在清代嘉道間濟南名士王培荀《鄉園憶舊錄》裡,有這樣一段記載:“濟南撫署,傳雲聖駕南巡駐蹕居之,故正門常閉,巡撫各官俱由東角門出入。”為了此處曾是皇帝駐蹕之地,連巡撫大人都要走旁門,況且這皇帝又不是年年來此,此足見傳統中國封建等級之森嚴之黑暗也,因故,康熙、乾隆之濟南行宮無人知曉也就毫不足怪了。

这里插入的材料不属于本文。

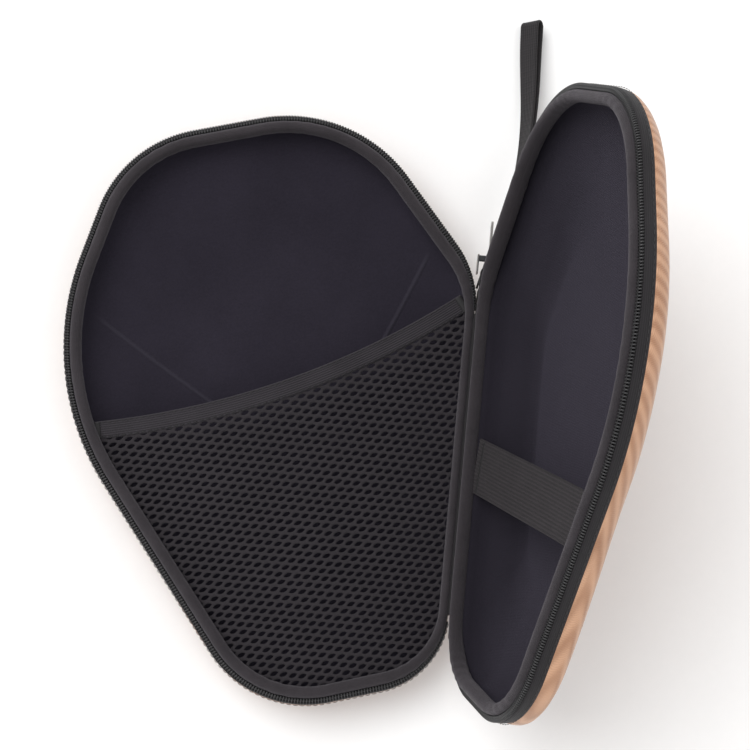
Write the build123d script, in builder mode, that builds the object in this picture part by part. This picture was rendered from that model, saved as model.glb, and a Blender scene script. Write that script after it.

然而,想不到,皇帝老兒們在濟南、在珍珠泉的行宮,卻被嶽夢淵發現了,想來作為布衣平民,他的忌諱也少,於是,便在自己的詩作中大膽曝露了。下面,我們來看這首詩:

題小蓬萊東藩別館也

曲沼環疎柳,虛亭面古臺。

南山層翠入,東岱萬峰開。

地佔寰中勝,人傳稷下才。

行宮五雲起,應號小蓬萊。

清乾隆三十二年刻本《海桐書屋詩鈔》卷之五

這就十分清楚了。“東藩別館”,指康熙皇帝在山東濟南的行宮。“小蓬萊”,乃是行宮的名稱。詩人顯然無緣進入,也只能描繪肉眼所見之外部,這也極為可貴且難得了。曲沼、疎柳、虛亭、古臺,是寫小蓬萊的外部景物之幽雅,一個“虛”字似有落寞之感,也許基於帝王久未來此、行宮空虛之意吧;“南山層翠入,東岱萬峰開”是濟南、也是珍珠泉大院山環水繞的典型風貌,所謂“一城山色半城湖”是也,而珍珠泉大院群泉奔湧,如詩如畫,宛如仙境,尤為寰中之勝。五色祥雲,是吉祥的徵兆,也指皇帝的所在地,在皇帝居住的行宮裡,依然有五色祥雲升起,所以稱作“小蓬萊”是最適宜的。

最後,至於這個庭院建築在珍珠泉大院的何處?又是何時消失的?那就有待有志之學者繼續考察了。